Kim Cattrall also deserves a mention, actually, even if her character is relatively flavourless. Amazingly, she hasn’t changed much: she’s ever-so-lovely – except brunette, which is better. She doesn’t have much of a role to play aside for the love interest, but she’s really sexy shooting a rifle during practice. Rowr.
Speaking of which, there’s also Leslie Easterbrook as Sgt. Callahan, who trains the cadets. She’s a tough nut, but she is so sexy! This is pre-‘Terminator 2‘s Sara Connor, so this was my friends and I’s first exposure to such a woman. It didn’t impress me as much then, but over the years… well, wow!
‘Police Academy’ is really just a series of gags strung together into the shape of a motion picture; there’s very little plot, just a series of minor hurdles and resulting high jinks. But some of them are unforgettable, such as the gun training (“Come with me!”) or the hooker in the podium (Lessard’s reaction and the payoff).
What surprised me was that the Blue Oyster Club scene is still funny today. Given that the ’80s were rife with homophobic slurs (this film has its share), I expected the scene to be offensive. Instead, it relies on the element of surprise to start and then on an unexpected dénouement for its laughs.

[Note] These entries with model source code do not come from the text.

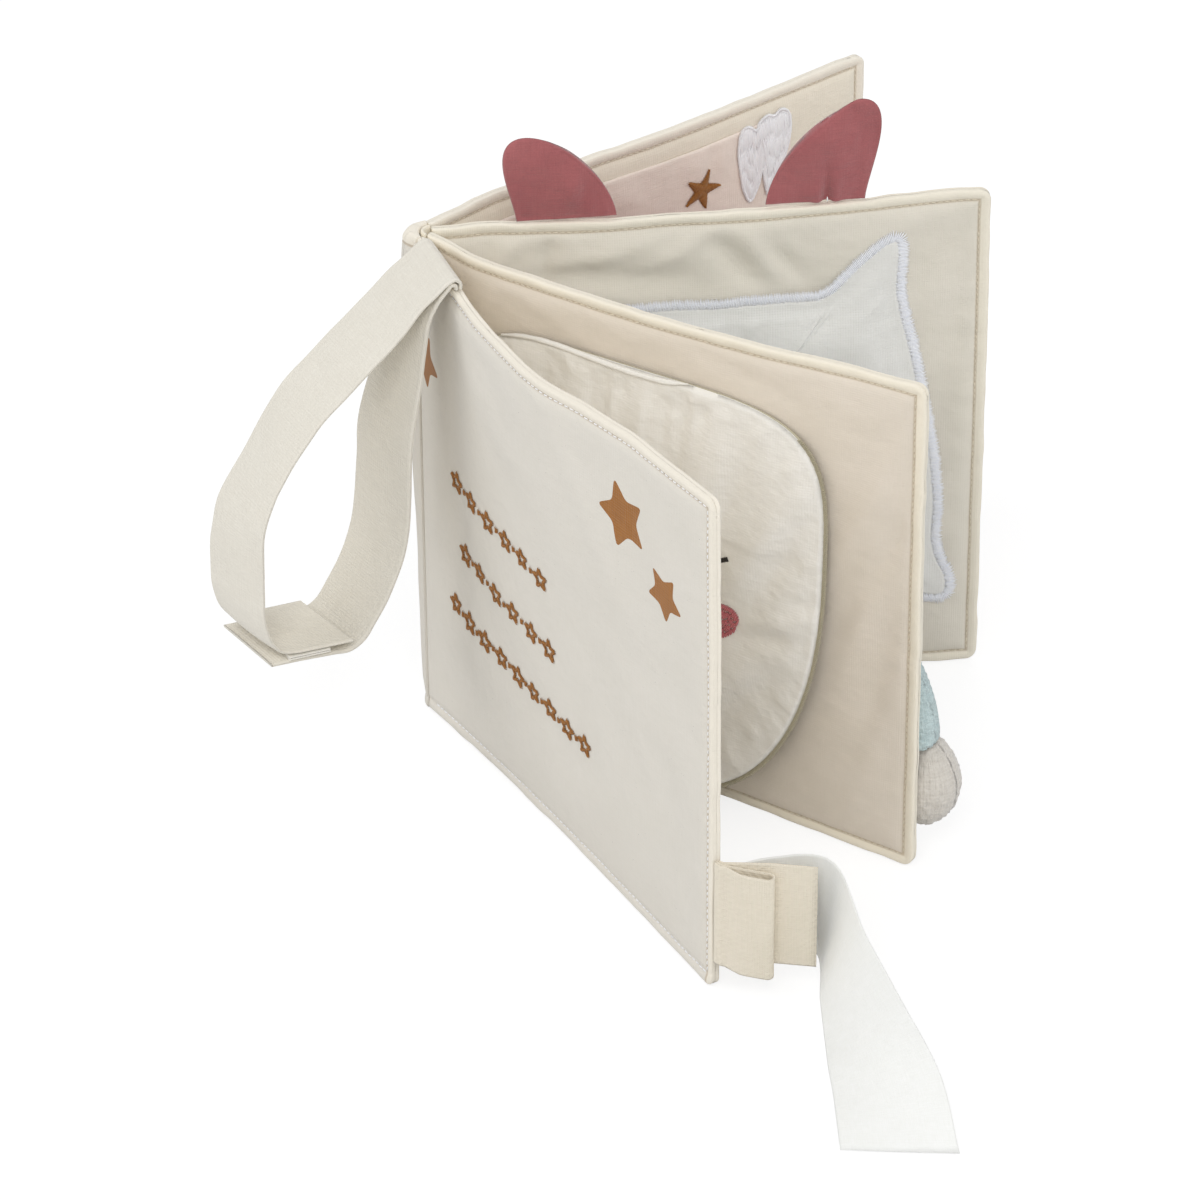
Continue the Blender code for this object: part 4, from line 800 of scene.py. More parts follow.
rise = np.array((0, 0, LABEL_HEIGHT))
bends = [BEND_REACH * k / 5 for k in range(6)]
straight = [BEND_REACH + (TAB_REACH - TAB_FOLD / 2 - BEND_REACH) * k / 6 for k in range(1, 7)]
near = [label_foot(3, x, 0.30) for x in bends]
near += [label_foot(3, x, 0.30, TAB_FOLD * min(1, k / 2.2)) for k, x in enumerate(straight, 1)]
far = [label_foot(2, x, 0.30) for x in bends + straight]
arm = (near[-1] - far[-1]) / 2
turns = np.linspace(0, math.pi, 9)[1:-1]
tip = [(near[-1] + far[-1]) / 2 + arm * math.cos(t) + LABEL_OUT * np.linalg.norm(arm) * math.sin(t) for t in turns]
tab = np.array(near + tip + far[::-1])
tape("folded_tab", "loop_label", tab, tab + rise, 0.00045, TAPE, 3)
straight = [BEND_REACH + (SHORT_LENGTH - BEND_REACH) * k / 10 for k in range(1, 11)]
short = np.array([label_foot(1, x, 0.10, max(x - TAB_REACH, 0) * 0.12) for x in bends + straight])
tape("small_label", "short_label", short, short + rise, 0.00035, TAPE, 4)
tape("satin_label", "long_label", long_edge(LOWER_EDGE, 0), long_edge(UPPER_EDGE, np.array((0, 0, LONG_WIDTH))),
     0.0003, SATIN, 5, 0.35)

# Pieces sewn onto the pages, as rings drawn in towards a centre

def oval(centre, width, height, top_share=1.0, foot_share=1.0):
    def outline(share):
        turn = 2 * math.pi * share
        x, y = np.cos(turn), np.sin(turn)
        fill = np.where(y > 0, top_share, foot_share)
        return (
            centre[0] + np.sign(x) * np.abs(x) ** fill * width / 2,
            centre[1] + np.sign(y) * np.abs(y) ** fill * height / 2,
        )
    return outline


def rings(outline, centre, count, around):
    """A polar grid: shares round the outline, reach from the centre to it, and the places."""
    reach = np.concatenate([np.linspace(0, 0.9, count), [0.93, 0.955, 0.975, 0.99, 1.0]])
    share = np.arange(around) / around
    x, y = outline(share)
    t, r = np.meshgrid(share, reach, indexing="ij")
    return t, r, centre[0] + (x[:, None] - centre[0]) * r, centre[1] + (y[:, None] - centre[1]) * r


def smooth_half(along, height):
    inset = np.minimum(np.minimum(WIDTH - along, height), HEIGHT - height)
    return np.minimum(profile(inset, SMOOTH_EDGE), profile(along - ROOT_GAP, ROOT_LOOK))


def on_leaf(leaf, side, along, height, proud):
    """Places that stand proud of a leaf's smooth face, as in the part's source."""
    depth = middle(leaf) - sway(leaf, along, height) + side * (smooth_half(along, height) + proud)
    return to_row(leaf, along, depth, height)


def dome(reach):
    return 1 - np.minimum(reach, 1) ** 3.0


def rim_distance(a, r, outline, centre):
    """How far each place of a polar grid lies in from the outline, straight to the centre."""
    x, y = outline(np.arange(len(a)) / len(a))
    return (1 - r) * np.hypot(x - centre[0], y - centre[1])[:, None]


def soft_distance(a, h, r, outline, centre):
    """Distance in from an outline, without ridges: even near the sides and smooth between them."""
    x, y = outline(np.arange(960) / 960)
    step = np.hypot(np.roll(x, -1) - x, np.roll(y, -1) - y)
    power = sum(((a - p) ** 2 + (h - q) ** 2 + 1e-7) ** -2 * w for p, q, w in zip(x, y, step))
    soft = (power * 2 / math.pi) ** (-1 / 3)
    straight = rim_distance(a, r, outline, centre) * 0.92
    share = ease(1.5 * MM, 4 * MM, straight)
    return np.minimum(straight, 3 * MM) * (1 - share) + soft * share


def satin_line(name, lines, width, place, normal, cloth, body, pitch=0.36, radius=0.2, lift=0.35, slot=None,
               jitter=0.12, slant=0.0):
    """Satin stitch along lines of (along, height): threads laid side by side across each."""
    starts, ends = [], []
    rng = np.random.default_rng(17)
    for points in lines:
        points = np.asarray(points, float)
        length = lengths(points)
        count = max(int(length[-1] / (pitch * MM)), 1)
        at = (np.arange(count) + 0.5) / count * length[-1]
        back, on, ahead = (
            np.stack([np.interp(at + step * MM, length, points[:, k]) for k in range(2)], -1) for step in (-0.3, 0, 0.3))
        run = ahead - back
        run /= np.maximum(np.linalg.norm(run, axis=1, keepdims=True), 1e-9)
        across = np.stack([-run[:, 1], run[:, 0]], -1) + run * slant
        wide = width(at / length[-1])[:, None] if callable(width) else width
        starts.append(on - across * (wide / 2 + rng.uniform(0, jitter, (count, 1))) * MM)
        ends.append(on + across * (wide / 2 + rng.uniform(0, jitter, (count, 1))) * MM)
    one, two = (place(*np.concatenate(points).T) for points in (starts, ends))
    return yarns(name, one, two, normal, radius, lift, cloth, body, slot)


def line_of(points, steps=10):
    return smooth_route(np.asarray(points, float) * MM, steps)


# The lift-up face on the first page

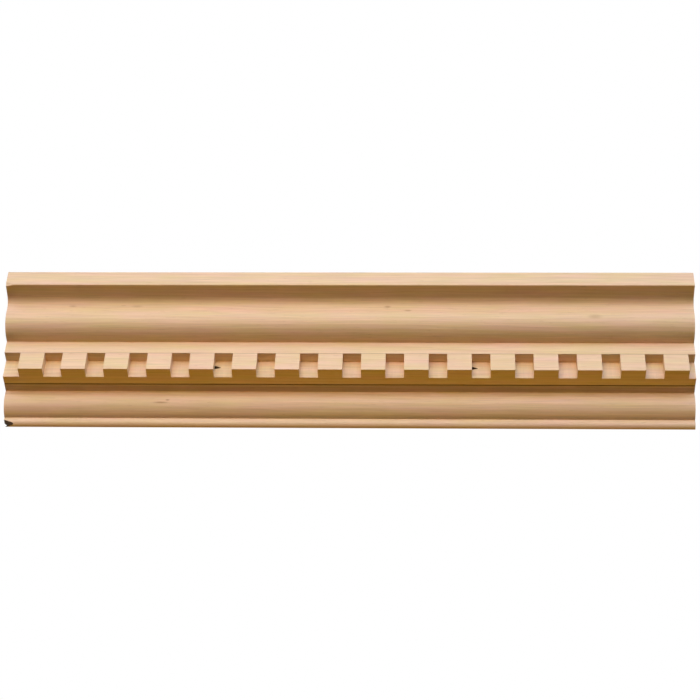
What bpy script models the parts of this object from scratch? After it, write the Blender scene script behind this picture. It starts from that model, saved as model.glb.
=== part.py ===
"""Dentil crown moulding: a sprung softwood board with a strip of dentils let into it.

The moulding is drawn as it is fixed, in the corner between a wall and a ceiling. X runs
along the wall, the worked face looks along -Y and down, and +Z is up. The origin is the
middle of the flat that lies against the wall.

The section is drawn in two distances from the top front arris: how far back towards the
wall a point lies, and how far down from the ceiling.
"""

import math

import bmesh
import bpy
from mathutils import Matrix, Vector

MM = 0.001

# Length of the piece, and the flats it is nailed through to the wall and the ceiling.
# The back joins the two flats, which gives the spring of 38 degrees from the wall.
LENGTH = 403.0 * MM
WALL_FACE = 15.0 * MM                   # height of the flat against the wall
CEILING_FACE = 11.6 * MM                # depth of the flat against the ceiling

# Top fillet and the cove under it
TOP_FILLET = 11.1 * MM
COVE_ROOF = 8.1 * MM                    # from the fillet's face back to where the hollow starts
COVE_ROOF_FALL = math.radians(8.0)      # the roof drops a little towards the back
COVE_RADIUS = 5.5 * MM
COVE_STRAIGHT = 3.3 * MM                # upright stretch between the hollow and the ovolo

# Upper ovolo and the plain band under it
OVOLO_RADIUS = 11.1 * MM
BAND_QUIRK = 2.3 * MM                   # flat between the ovolo's foot and the band's face
BAND_HEIGHT = 9.3 * MM

# Dentil strip, seated in a rebate under the band
STRIP_HEIGHT = 12.8 * MM
STRIP_WEB = 5.7 * MM                    # what is left behind the cuts between the dentils
STRIP_CLEARANCE = 0.3 * MM              # glue line, above and behind the strip
DENTIL_PROUD = 6.7 * MM                 # how far a dentil stands out of the web
DENTIL_WIDTH = 14.25 * MM
DENTIL_PITCH = 25.0 * MM
FIRST_DENTIL = 9.6 * MM                 # from the left end to the first dentil

# Ledge behind the strip, lower ovolo and the nosing at the foot
LEDGE_DEPTH = 5.9 * MM
LOWER_OVOLO_STRAIGHT = 3.8 * MM
LOWER_OVOLO_RADIUS = 9.9 * MM
LOWER_OVOLO_TURN = math.radians(82.5)   # the round stops short of level at the nosing
NOSING_STRAIGHT = 1.7 * MM
NOSING_RADIUS = 2.9 * MM
NOSING_UNDERSIDE = 0.4 * MM             # flat between the nosing and the wall

# Wear on the worked face
FILLET_ARRIS = 0.8 * MM                 # softened edges of the top fillet
BAND_ARRIS = 0.3 * MM                   # softened lower edge of the band
CHIP_LENGTH = 5.0 * MM                  # along the nosing from the left end
CHIP_BACK_LENGTH = 2.0 * MM             # along the nosing's back edge
CHIP_TURN = math.radians(34.0)          # how far round the nosing the chip's tip lies

# Roundness of the curved members
ARC_STEP = math.radians(5.0)

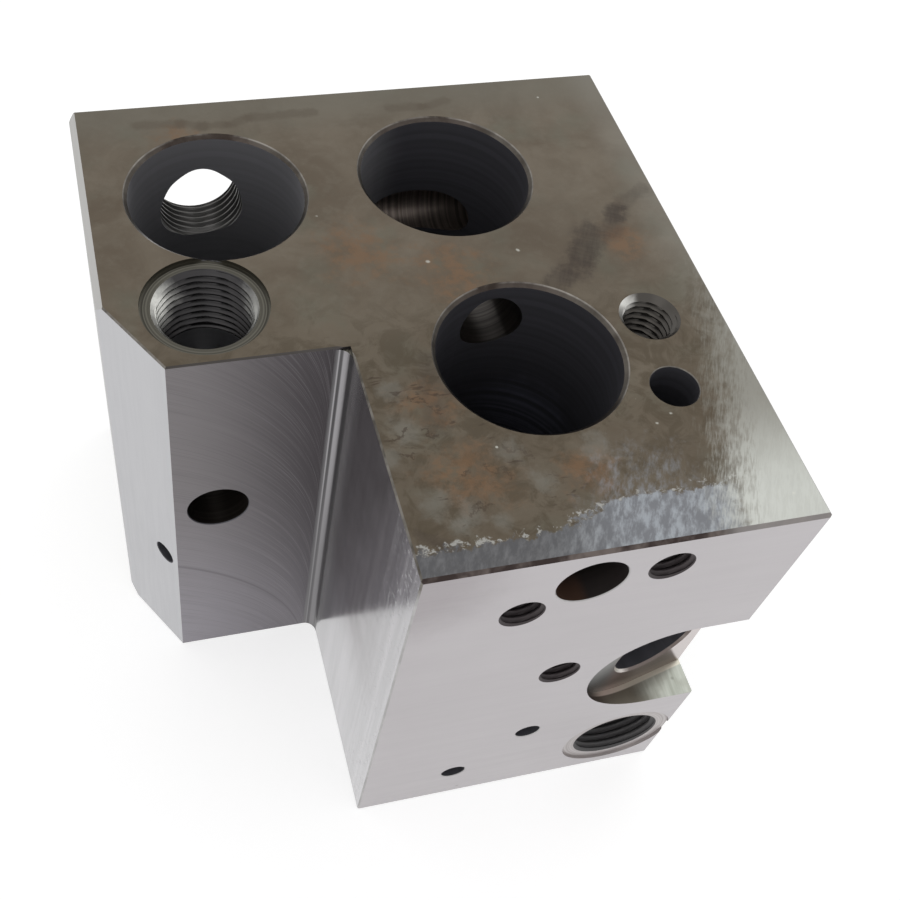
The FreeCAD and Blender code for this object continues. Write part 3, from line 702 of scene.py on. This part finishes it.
def gallery_look(tree, position):
    """Gallery walls painted dark as shade, with painted light on one side past the front bore, paler in the
    front mouth by painted light, and a reddish painted glint low on the left of that mouth.
    """
    rings = effect(tree, "rings", position=position, axis=(0, 1, 0), spacing=0.0008)
    dark = blend(tree, rings, (0.022, 0.018, 0.015), (0.04, 0.034, 0.03))
    lit = blend(tree, rings, (0.044, 0.039, 0.036), (0.1, 0.091, 0.083))
    place = axes(tree, position)
    axis = HOLES["front_gallery"]["pos_m"]
    aside = minus(tree, place["X"], axis[0])
    left = ramp(tree, aside, 1.5 * MM, -0.5 * MM)
    behind = ramp(tree, place["Y"], FRONT + 50 * MM, FRONT + 51 * MM)
    # Painted light on one side of the gallery past the front bore.
    floor_side = times(tree, ramp(tree, aside, 4.4 * MM, 3.7 * MM), ramp(tree, aside, -1.5 * MM, 1 * MM))
    floor_side = times(tree, floor_side, behind)
    colour = blend(tree, floor_side, dark, lit)
    low = ramp(tree, minus(tree, place["Z"], axis[2]), 1 * MM, -4 * MM)
    # Painted light near the front mouth, with a reddish painted glint low on its left.
    mouth = ramp(tree, place["Y"], FRONT + 7 * MM, FRONT + 2 * MM)
    colour = blend(tree, mouth, colour, (0.07, 0.058, 0.056))
    mouth_glint = times(tree, times(tree, left, low), mouth)
    colour = blend(tree, mouth_glint, colour, (0.15, 0.085, 0.06))
    return colour, None, rings, 8 * MICRON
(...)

Frankly, it was a pleasant rediscovery.
Naturally, no picture can carry on successfully on just a string of gags, and so ‘Police Academy’ attempts to create conflict at the tail end. Sadly, the riot they served up is contrived and less fun. Sure, it gives the gang a chance to all prove themselves, but it all felt forced and their heroic acts are kind of lame.
Still, all told, ‘Police Academy’ is an enjoyable 90 minutes of dumb fun. Backed by a zippy blend of low-brow (and some dry) humour, a winsome cast, and just the right amount of gratuitous naughtiness, it’s hardly surprising that it was a hit at the time -heck, I think it would still play well today.
What’s surprising is the extent of its success: it was followed by SIX sequels, a cartoon series and a television series. I know for a fact that I’m incapable of tackling all of this, due to their diminishing return and my remote interest, but I can promise that we’ll be seeing more of Mahoney and company here.
“Now, I thought it would be nice if we were to close out our first afternoon together with a nice little stroll around the campus. Move out, maggots!”